QA engineers must constantly communicate with other team members and departments. For instance, QA engineers must negotiate with product owners and project managers to compromise on QA tasks and their scope. 

As QA testers, we want to produce the most accessible and highest-quality products possible by using a variety of testing, validation, and verification methods. However, project deadlines and budgets often limit us, and we must prioritize which QA operations to perform and when we do them.

Consequently, we have to communicate with the product owner or project manager to allocate the proper resources for the QA team and negotiate our responsibilities, given deadlines and the team’s capacity.

After discussing QA responsibilities and deadlines with product owners, QA engineers must negotiate their roles with the other team members. In team meetings, we analyze and assign the deadlines and tasks for every member. Members with communication skills contribute more value to team meetings by openly sharing their ideas for the best plan to test the product.

Communication also helps apply the previously mentioned skill of recognizing and resolving quality of process issues within the team. If we detect a problem involving another team member’s role or performance, we must communicate with them to determine how to improve their work. An effective team member needs to remain open, confident, and empathetic to receive, offer, and incorporate criticisms and feedback.

Teamwork

Because of many products’ complicated testing requirements, QA engineers often collaborate with other team members and departments (development, design, etc.).
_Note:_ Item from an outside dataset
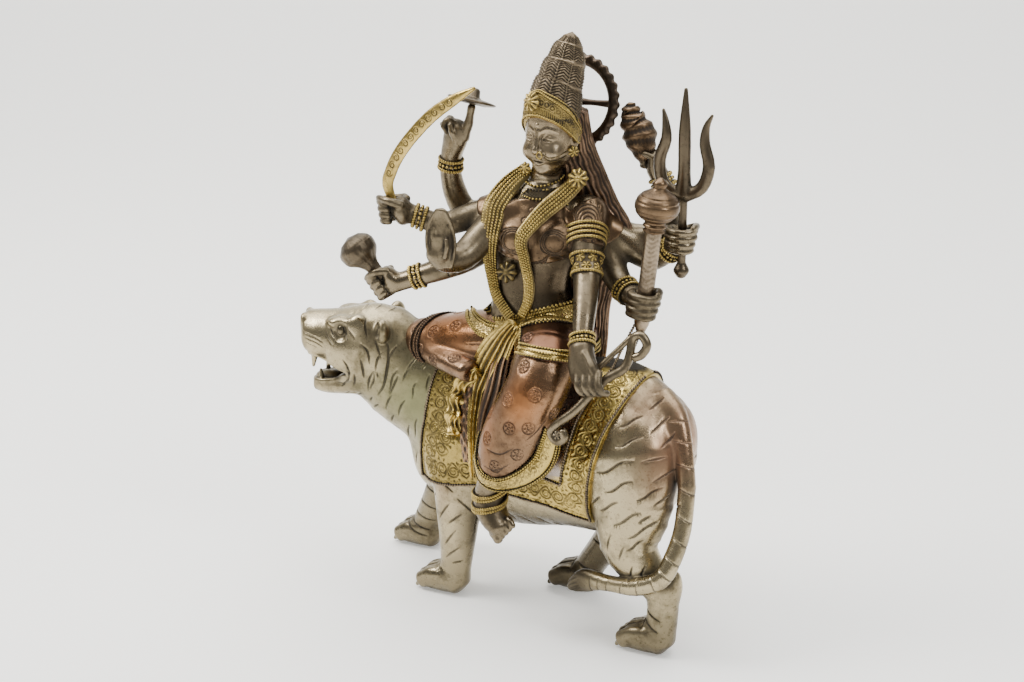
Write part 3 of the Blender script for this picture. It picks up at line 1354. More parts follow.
# %% Lofts: a skin wound round a curve, with folds
def loft(rows, across, sides, steps=4, folds=None, dome=0.5):
    """A closed skin of oval sections. `folds` gives the outward shift for a share along and angles round."""
    form = Limb(rows, across=across, steps=steps, dome=dome)
    turn = around(sides)
    last = len(form.middle) - 1
    rings = []
    for k in range(last + 1):
        side, rise = np.outer(np.cos(turn), form.side[k]), np.outer(np.sin(turn), form.rise[k])
        ring = form.middle[k] + form.half[k, 0] * side + form.half[k, 1] * rise
        shift = folds(k / last, turn) if folds else np.zeros(sides)
        rings.append(ring + (side + rise) * shift[:, None])
    for k, sense in ((0, -1), (last, 1)):
        rings.append(form.middle[k] + form.along[k] * sense * dome * form.half[k].min())
    tip = (last + 1) * sides
    faces = [grid_faces(last + 1, sides), fan(0, sides, tip, flip=True), fan(last * sides, sides, tip + 1)]
    return np.vstack(rings), np.vstack(faces)


# %% [markdown]
# ## The rider
# She sits sideways with her face to the near side. Her shoulders are turned 20 degrees towards the
# tiger's tail. Her skin is one blended casting; dress, hair and ornaments are laid over it, as the
# goldsmith's wax model was built.

# %% Her torso, arms and foot
UP = np.array([0.0, 0.0, 1.0])
ALONG = np.array([1.0, 0.0, 0.0])
SIDEWAYS = np.array([0.0, 1.0, 0.0])
TORSO_YAW = radians(20)
SHOULDER_LINE = np.array([cos(TORSO_YAW), sin(TORSO_YAW), 0])
CHEST_LINE = np.array([sin(TORSO_YAW), -cos(TORSO_YAW), 0])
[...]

Although it may seem obvious that employees hired to work in a team ought to have excellent team skills, I have encountered many QA engineers focused only on their individual tasks, ignoring the other members’ work.

Members who lack awareness of the rest of the team limit the group's ability to increase efficiency and quality of work through cohesive collaboration.
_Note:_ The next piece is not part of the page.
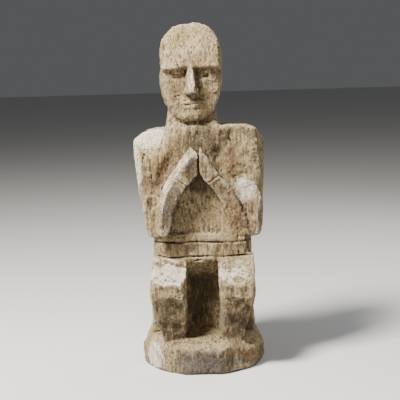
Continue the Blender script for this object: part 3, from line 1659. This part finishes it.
@dataclass
class Age:
    """What use and weather did to the wood: adze facets, crust, grain, checks and stains."""

    facets: int = 330
    facet_radius: Pair = (28.0, 75.0)
    facet_depth: Pair = (0.4, 1.0)
    checks: int = 6

    def hew_facets(self, block: Block) -> None:
        """Leaves the carver's shallow cuts all over the body.

        Args:
            block: the block of wood.
        """
        rng = np.random.default_rng(31)
        low, high = Extent.of("seat_block"), Extent.of("head")
        body = block.on_skin((-90, -90, low.low[2]), (90, 90, high.high[2]), self.facets, 32)
        face_front = high.low[1] + 12
        for at, out in body:
            on_face = at.z > high.low[2] and at.y < face_front
            raised = at.y < Extent.of("trunk").low[1] - 2 and at.z > Extent.of("trunk").low[2]
            radius, depth = rng.uniform(*self.facet_radius), rng.uniform(*self.facet_depth)
            scoop = Scoop(at, out, radius, depth)
            if not on_face and not raised and scoop.clear(block):
                scoop.cut(block)

    def crack(self, block: Block) -> None:
        """Opens the long drying checks that run with the grain.

        Args:
            block: the block of wood.
        """
        trunk = Extent.of("trunk")
        front, back, foot = trunk.low[1], trunk.high[1], trunk.low[2]
        checks = [
            ([(40, front - 0.5, foot + 81), (40.5, front - 0.5, foot + 69)], 2.0, 3.2, (0, -1, 0)),
            ([(55, front - 0.5, foot + 46), (56, front - 0.5, foot + 39)], 2.2, 3.0, (0, -1, 0)),
            ([(14, back, foot + 118), (16, back + 1, foot + 70), (13, back + 1, foot + 20)],
             2.6, 9.0, (0, 1, 0)),
            ([(-27, back, foot + 96), (-26, back, foot + 52)], 2.0, 6.0, (0, 1, 0)),
            ([(-10, -48, 143.5), (6, -48, 143)], 1.8, 3.0, (0, -1, 0)),
        ]
        rng = np.random.default_rng(61)
        for points, width, depth, out in checks:
            self._split(block, points, width, depth, out, rng)
        for side in (-1, 1):
            low, high = (-90, -60, 52), (-56, 60, 300)
            if side > 0:
                low, high = (56, -60, 52), (90, 60, 300)
            for at, out in block.on_skin(low, high, self.checks, 62 + side):
                half, lean = rng.uniform(9, 26), rng.uniform(-0.05, 0.05)
                ends = [tuple(at + Vector((0, lean * s * half, s * half))) for s in (-1, 1)]
                self._split(block, ends, rng.uniform(0.9, 1.5), 2.0, tuple(out), rng)

    def _split(self, block: Block, ends: Sequence[Triple], width: float, depth: float,
               out: Triple, rng: np.random.Generator) -> None:
        """Opens one check that wanders a little and is widest in the middle.

        Args:
            block: the block.
            ends: points along the check.
            width: at its widest.
            depth: at its deepest.
            out: the direction it opens in.
            rng: the source of the wandering.
        """
        line = [Vector(ends[0])]
        for start, end in zip(ends, ends[1:]):
            run = Vector(end) - Vector(start)
            count = max(2, round(run.length / 7))
            side = run.cross(Vector(out)).normalized()
            for k in range(1, count + 1):
                line.append(Vector(start) + run * (k / count) + side * rng.uniform(-0.7, 0.7))
        points = [tuple(p) for p in line]
        block.score(points, width * 0.6, depth * 0.6, out)
        cut = max(1, len(points) // 5)
        if len(points) - 2 * cut >= 2:
            block.score(points[cut:-cut], width, depth, out)

    def erode(self, block: Block) -> None:
        """Roughens the skin with lumps, crust and grain, and wears the sharp edges.

        Args:
            block: the block of wood.
        """
        solid = (block.distance < 0).astype(np.float32)
        edges = 0.5 - sliding_mean(solid, max(1, round(3.0 / block.step)))
        lumps = 0.24 * block.noise((13, 13, 20), 41) + 0.20 * block.noise((6, 6, 9), 42)
        crust = 0.30 * block.noise((2.9, 2.9, 3.4), 43)
        grain = 0.16 * block.noise((3.0, 3.0, 30), 44)
        worn = np.clip(edges, 0, 1) * (0.2 + 1.8 * np.abs(block.noise((9, 9, 12), 45)))
        block.distance += lumps + crust + grain + worn
        floor = -block.axes[2].reshape(1, 1, -1)
        block.distance = np.maximum(block.distance, floor).astype(np.float32)

    def spots(self) -> list[Spot]:
        """Lists the stains, rubbed places and lichen.

        Returns:
            The patches.
        """
        trunk, plinth = Extent.of("trunk"), Extent.of("base")
        front, foot = trunk.low[1], trunk.low[2]
        knee = Extent.of("left_thigh").low[2]
        waist = Extent.of("left_thigh").high[2]
        legs = Extent.of("left_thigh").low[1]
        rim = plinth.low[1]
        return [
            Spot(Mask.RUST, (-46, front, foot + 96), (12, 12, 22), 0.9),
            Spot(Mask.RUST, (-56, front, foot + 50), (14, 14, 30), 0.55),
            Spot(Mask.RUST, (40, front, foot + 106), (9, 12, 22), 0.9),
            Spot(Mask.RUST, (44, front, foot + 32), (22, 14, 26), 0.8),
            Spot(Mask.RUST, (-40, front - 12, foot + 34), (14, 12, 40), 1.0, front=True),
            Spot(Mask.RUST, (-12, front - 14, foot + 92), (9, 8, 16), 0.8),
            Spot(Mask.RUST, (-64, -40, 84), (7, 30, 34), 0.9),
            Spot(Mask.RUST, (58, -52, 18), (14, 16, 12), 1.1),
            Spot(Mask.RUST, (30, 0, 400), (14, 40, 40), 0.45),
            Spot(Mask.RUST, (0, -50, 50), (22, 24, 10), 0.5),
            Spot(Mask.CHALK, (-41, legs + 10, waist - 18), (26, 24, 24), 1.2, level=True),
            Spot(Mask.CHALK, (40, legs + 10, waist - 20), (22, 22, 18), 1.0, level=True),
            Spot(Mask.CHALK, (58, front, foot + 65), (14, 12, 17), 1.05),
            Spot(Mask.CHALK, (-66, -30, foot + 134), (24, 26, 18), 1.1),
            Spot(Mask.CHALK, (-79, -34, foot + 100), (7, 16, 44), 0.8),
            Spot(Mask.CHALK, (-22, front - 12, foot + 104), (12, 8, 20), 0.7),
            Spot(Mask.CHALK, (-7, front - 12, 372), (5, 8, 22), 0.6),
            Spot(Mask.CHALK, (-7, 0, 446), (34, 40, 12), 0.5),
            Spot(Mask.CHALK, (-69, rim + 24, 18), (15, 26, 20), 1.4),
            Spot(Mask.LICHEN, (-6, rim, 16), (46, 14, 15), 0.85),
            Spot(Mask.SOOT, (-2, rim, 14), (60, 14, 19), 1.15),
            Spot(Mask.CHALK, (-14, rim, 14), (16, 12, 9), 0.75),
            Spot(Mask.LICHEN, (46, rim + 12, 14), (18, 14, 10), 0.6),
            Spot(Mask.SOOT, (0, -18, 92), (20, 24, 40), 1.3),
            Spot(Mask.SOOT, (0, front + 10, foot + 76), (24, 14, 16), 1.1),
            Spot(Mask.SOOT, (58, -24, 66), (14, 12, 24), 0.7),
            Spot(Mask.SOOT, (-40, legs + 8, 66), (32, 24, 42), 0.8),
            Spot(Mask.SOOT, (44, legs + 8, 66), (28, 24, 44), 0.85),
            Spot(Mask.SOOT, (0, -60, 38), (62, 24, 12), 0.52),
            Spot(Mask.SOOT, (2, front, foot + 128), (40, 12, 26), 0.85),
            Spot(Mask.SOOT, (-36, front - 14, foot + 50), (18, 12, 44), 0.95, front=True),
            Spot(Mask.SOOT, (12, front - 12, foot + 92), (12, 6, 16), 0.6),
            Spot(Mask.SOOT, (62, front, foot + 20), (24, 12, 24), 0.3),
            Spot(Mask.SOOT, (-11, front - 14, foot + 92), (10, 12, 22), 0.9, front=True),
            Spot(Mask.CHALK, (-34, front - 12, foot + 70), (24, 12, 50), 0.6),
            Spot(Mask.SOOT, (0, front - 2, foot - 10), (60, 14, 12), 0.6),
        ]

    def paint(self, block: Block, skin: Skin) -> None:
        """Works out every mask at the skin's points.

        Args:
            block: the finished block.
            skin: the skin that gets the masks.
        """
        solid = (block.distance < 0).astype(np.float32)
        wide = sliding_mean(sliding_mean(solid, round(7.0 / block.step)), round(4.0 / block.step))
        narrow = sliding_mean(solid, max(1, round(1.6 / block.step)))
        skin.masks[Mask.HOLLOW] = 2 * block.sample(wide, skin.points) - 1
        skin.masks[Mask.UP] = skin.normals[:, 2]
        skin.masks[Mask.CREASE] = 2 * block.sample(narrow, skin.points) - 1
        for mask in (Mask.SOOT, Mask.RUST, Mask.CHALK, Mask.LICHEN):
            total = np.zeros(len(skin.points))
            for spot in (s for s in self.spots() if s.mask is mask):
                away = (skin.points - spot.centre) / np.array(spot.reach)
                fade = np.exp(-0.7 * (away**2).sum(axis=1) ** 1.5)
                if spot.front:
                    facing = skin.normals[:, 0] * 0.35 - skin.normals[:, 1] * 0.94
                    fade *= np.clip((facing - 0.62) / 0.2, 0, 1)
                if spot.level:
                    fade *= np.clip((skin.normals[:, 2] - 0.25) / 0.3, 0, 1)
                total = np.maximum(total, spot.strength * fade)
            skin.masks[mask] = total


# ---------------------------------------------------------------------------------------------
# Studio
# ---------------------------------------------------------------------------------------------


@dataclass
class Studio:
    """A pale floor, soft lamps and the camera."""

    camera_at: Triple = (0.0, -1.25, 0.394)
    aim_height: float = 0.2145
    lens: float = 85.7
    roll: float = 1.6
    floor_reach: float = 12.0
    floor_colour: tuple = tint(0.62, 0.61, 0.59)
    sky: tuple = tint(0.85, 0.87, 0.90)
    sky_strength: float = 0.115

    def floor(self) -> None:
        """Lays the floor."""
        mesh = bpy.data.meshes.new("floor")
        r = self.floor_reach
        mesh.from_pydata([(-r, -r, 0), (r, -r, 0), (r, r, 0), (-r, r, 0)], [], [(0, 1, 2, 3)])
        floor = bpy.data.objects.new("floor", mesh)
        bpy.context.scene.collection.objects.link(floor)
        material = bpy.data.materials.new("floor")
        bench = Bench(material)
        sockets = {"Base Color": self.floor_colour, "Roughness": 0.6, "Specular IOR Level": 0.3}
        surface = bench.node("ShaderNodeBsdfPrincipled", {}, sockets)
        bench.node("ShaderNodeOutputMaterial", {}, {"Surface": surface})
        mesh.materials.append(material)

    def lamp(self, name: str, at: Triple, power: float, size: float, warmth: Triple) -> None:
        """Hangs one soft lamp that faces the figure.

        Args:
            name: the lamp's name.
            at: its place.
            power: in watts.
            size: width of its square face.
            warmth: its colour.
        """
        data = bpy.data.lights.new(name, "AREA")
        data.energy, data.size, data.color = power, size, warmth
        lamp = bpy.data.objects.new(name, data)
        lamp.location = at
        look = Vector((0, 0, 0.24)) - Vector(at)
        lamp.rotation_euler = look.to_track_quat("-Z", "Y").to_euler()
        bpy.context.scene.collection.objects.link(lamp)

    def light(self) -> None:
        """Sets the lamps and the sky."""
        self.lamp("key", (-0.66, -0.56, 1.34), 93, 0.35, (1.0, 0.97, 0.92))
        self.lamp("fill", (0.9, -1.2, 0.7), 2.5, 0.8, (0.97, 0.98, 1.0))
        self.lamp("rim", (0.8, 0.7, 0.9), 7, 0.5, (0.95, 0.97, 1.0))
        world = bpy.data.worlds.new("sky")
        bpy.context.scene.world = world
        world.use_nodes = True
        sky = world.node_tree.nodes["Background"]
        sky.inputs["Color"].default_value = self.sky
        sky.inputs["Strength"].default_value = self.sky_strength

    def camera(self) -> None:
        """Places the camera."""
        data = bpy.data.cameras.new("camera")
        data.lens, data.sensor_width = self.lens, 36.0
        camera = bpy.data.objects.new("camera", data)
        look = Vector((0, 0, self.aim_height)) - Vector(self.camera_at)
        turn = look.to_track_quat("-Z", "Y").to_matrix().to_4x4()
        tilt = Matrix.Rotation(math.radians(-self.roll), 4, "Z")
        camera.matrix_world = Matrix.Translation(self.camera_at) @ turn @ tilt
        bpy.context.scene.collection.objects.link(camera)
        bpy.context.scene.camera = camera


def main() -> None:
    """Builds the figure and its studio."""
    logging.basicConfig(level=logging.INFO, format="%(name)s: %(message)s", stream=sys.stdout)
    studio = Studio()
    studio.camera()
    studio.light()
    studio.floor()
    block = Block((-92.0, -90.0, -4.0), (92.0, 90.0, 456.0), FINE_STEP)
    log.info("block of %s points", block.shape)
    right_path = ((27, 249), (38, 231), (45, 212), (48, 188))
    parts = [
        Plinth(),
        Seat(),
        Leg(side=Side.LEFT, inset=5.0, splay=0.01, reach_out=1.5),
        Leg(side=Side.RIGHT, inset=1.0, splay=0.035, outer_lean=0.10),
        Waist(),
        Trunk(),
        Forearm(side=Side.LEFT, bevel=3.0, slant=1.0, relief=2.0, sink=12.5),
        Forearm(side=Side.RIGHT, path=right_path, halves=(12.5, 12, 11, 10.5), tip=11.0,
                tip_cut=0.75, palm=7.0, bevel=8.5),
        Head(),
    ]
    for part in parts:
        part.hew(block)
    age = Age()
    age.hew_facets(block)
    for part in parts:
        part.carve(block)
    age.crack(block)
    age.erode(block)
    for part in parts:
        part.incise(block)
    for part in parts:
        part.claim(block)
    skin = Skin(block)
    age.paint(block, skin)
    log.info("skin of %d points", len(skin.points))
    materials = {finish.slot: finish.material() for finish in (CRUSTED, WORN, PLINTH)}
    for part in parts:
        part.dress(skin, materials)


if __name__ == "__main__":
    main()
Quality assurance engineers
QA Engineers

Good teamwork skills do not require QA engineers to have expertise in every QA-related field. As we have discussed in our article on building effective QA teams, the best teams consist of members who each have their own specialization. 
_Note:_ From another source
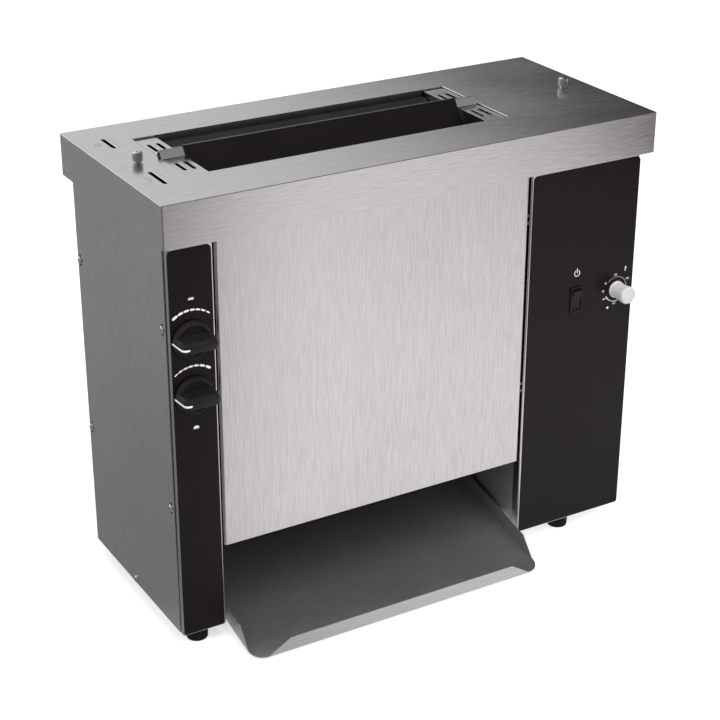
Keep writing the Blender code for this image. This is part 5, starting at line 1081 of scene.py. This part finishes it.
# How many of the side screws stand over an upright slot
SLOTTED = 4
BACK_SCREWS = ((-0.2514, 0.4475), (-0.2514, 0.0875), (0.1518, 0.4475), (0.1518, 0.0875))
SLOT_HALF_WIDTH, SLOT_HALF_LENGTH = 0.0024, 0.0068
SLOT_ROOT, SLOT_HEIGHT = -0.0004, 0.00006


def pan_head(place, out, radius, height):
    """A pan-head screw with a cross recess, standing on an upright panel"""
    def cross(share):
        def reach(k):
            angle = 2 * math.pi * k / SCREW_STEPS
            on_arm = min(abs(math.cos(angle)), abs(math.sin(angle))) < CROSS_WIDTH
            return radius * share * (CROSS_ARM if on_arm else CROSS_WAIST)

        return reach

    rows = [(radius * share, height * level) for share, level in PAN_PROFILE]
    rows += [(cross(1.0), height), (cross(CROSS_TAPER), height * CROSS_FLOOR)]
    side = Vector((0, 0, 1)).cross(Vector(out))
    return Shape().turn(rows, place, out, SCREW_STEPS, side)


class TOASTER_OT_panel_screws(bpy.types.Operator):
    """Pan-head screws over upright slots on the sides, and on the back; each slot is a flat near-black patch of
    painted shade in the hole
    """

    bl_idname = "toaster.panel_screws"
    bl_label = "Panel Screws"

    def execute(self, context):
        hardware = context.scene.toaster.hardware
        screws = [((x, BACK_FACE, z), (0, 1, 0)) for x, z in BACK_SCREWS]
        slots = Shape()
        for face, out in ((LEFT_FACE, -1), (RIGHT_FACE, 1)):
            screws += [((face, y, z), (out, 0, 0)) for y, z in SIDE_SCREWS]

            def on_side(u, v, height):
                return Vector((face + out * height, u, v))

            # Each slot is a thin near-black patch: painted shade standing for the hole
            slot = rounded_box(SLOT_HALF_WIDTH, SLOT_HALF_LENGTH, SLOT_HALF_WIDTH, 6)
            for y, z in SIDE_SCREWS[:SLOTTED]:
                slots.slab(shifted(slot, y, z), SLOT_ROOT, SLOT_HEIGHT, on_side)
        heads = Shape()
        for place, out in screws:
            head = pan_head(place, out, hardware.screw_radius, hardware.screw_height)
            heads.join(head.vertices, head.faces)
        heads.build("panel_screws", plain_paint("polished"), "housing", "polished_steel", 30)
        slots.build("screw_slots", plain_paint("recess"), "housing", "black_plastic", 0)
        return {"FINISHED"}


# Radius, height and whether the flutes are cut there
THUMB_PROFILE = (
    (0.0030, -0.0004, 0), (0.0036, -0.0002, 0), (0.0036, 0.0015, 0), (0.0044, 0.0017, 0),
    (0.0052, 0.0021, 0), (0.0055, 0.0027, 1), (0.0055, 0.0082, 1), (0.0052, 0.0090, 0),
    (0.0046, 0.0095, 0), (0.0034, 0.0099, 0), (0.0012, 0.0100, 0),
)
THUMB_HEIGHT = 0.0100
FLUTE_POINTS = 6
FLUTE_DEPTH = 0.00035


def fluted_radius(radius):
    """The radius of each step round a fluted head"""
    def reach(step):
        return radius - FLUTE_DEPTH * (1 - abs(math.sin(math.pi * step / FLUTE_POINTS)))

    return reach


class TOASTER_OT_thumbscrews(bpy.types.Operator):
    """The two knurled thumbscrews that hold the cap"""

    bl_idname = "toaster.thumbscrews"
    bl_label = "Thumbscrews"

    def execute(self, context):
        steps = context.scene.toaster.hardware.thumb_knurls * FLUTE_POINTS
        for name in ("left", "right"):
            node = "cap_thumbscrew_" + name
            spot = middle(node)
            scale = (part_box(node)[1].z - CAP_TOP) / THUMB_HEIGHT
            rows = [
                (fluted_radius(radius) if fluted else radius, level * scale)
                for radius, level, fluted in THUMB_PROFILE
            ]
            head = Shape().turn(rows, (spot.x, spot.y, CAP_TOP), (0, 0, 1), steps, Vector((1, 0, 0)))
            steel = plain_paint("polished")
            head.build(name + "_thumb_head", steel, name + "_thumbscrew", "polished_steel", 38)
            dress((node,), steel)
        return {"FINISHED"}


TICK_X, TICK_LENGTH, TICK_GAIN, TICK_WIDTH = -0.2635, 0.0018, 0.0005, 0.00035
TICK_ROWS = ((-0.046, -0.010), (0.081, 0.111))
TICKS = 6
CROWN_PICTURE = (-0.2790, -0.0280)
HEEL_PICTURE = (-0.2800, 0.0960)
PICTURE_LINE = 0.00045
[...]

However, QA team members must understand the responsibilities of other roles to work well with them. Understanding the entire development and QA process also helps team members maintain a broader perspective of the project and discover and address weak points to improve the quality of process issues.

Observation

Another important skill I’ve found very valuable in my QA team members is their ability to observe, not only the product to find bugs, but also how they work in order to improve themselves consistently. Effective QA professionals apply themselves equally to the quality of the product as to the quality of their work practices. 

In my QA experience, I have often noticed a normalization of the testing processes. Members work out of habit, performing tasks in the ways “they have always been done” and ignoring inefficient practices. Although some habitual operations may be necessary, certain tasks persisting only from inertia may hinder the QA process. 

Observant team members who question their work practices and recognize pain points in the QA process provide the most value to the company. QA testers who have noticed issues in our testing procedures and shared them in meetings have helped teams I’ve worked on improve considerably.

Adaptability

The roles and expectations of a QA engineer change at different stages of a product’s development and with every new product. So, QA professionals must remain willing to perform new tasks and eager to learn different methods of testing to ensure the product meets requirements. 

Because QA is a team responsibility, testers must always be ready to adapt to the team’s needs. Additionally, team members must adapt to changes in work procedures if the quality of process issues arise. QA teams can only avoid the normalization issue I mentioned above if they accept feedback and readily improve themselves.

What to take away

Although technical qualifications and experience remain essential skills for QA team members, A global vision of quality, including an emphasis on the quality of the development and testing processes, differentiates great QA engineers from decent QA engineers.

With the skills detailed above, QA professionals will dedicate themselves to improving every aspect of both the product quality and the quality assurance process.

However, hiring professionals with the aforementioned skills is only one step in developing an effective QA team. Because modern software requires detailed and sometimes highly technical testing and verification methods, building a proper quality assurance team will help the company improve its products more rigorously than any QA engineer could.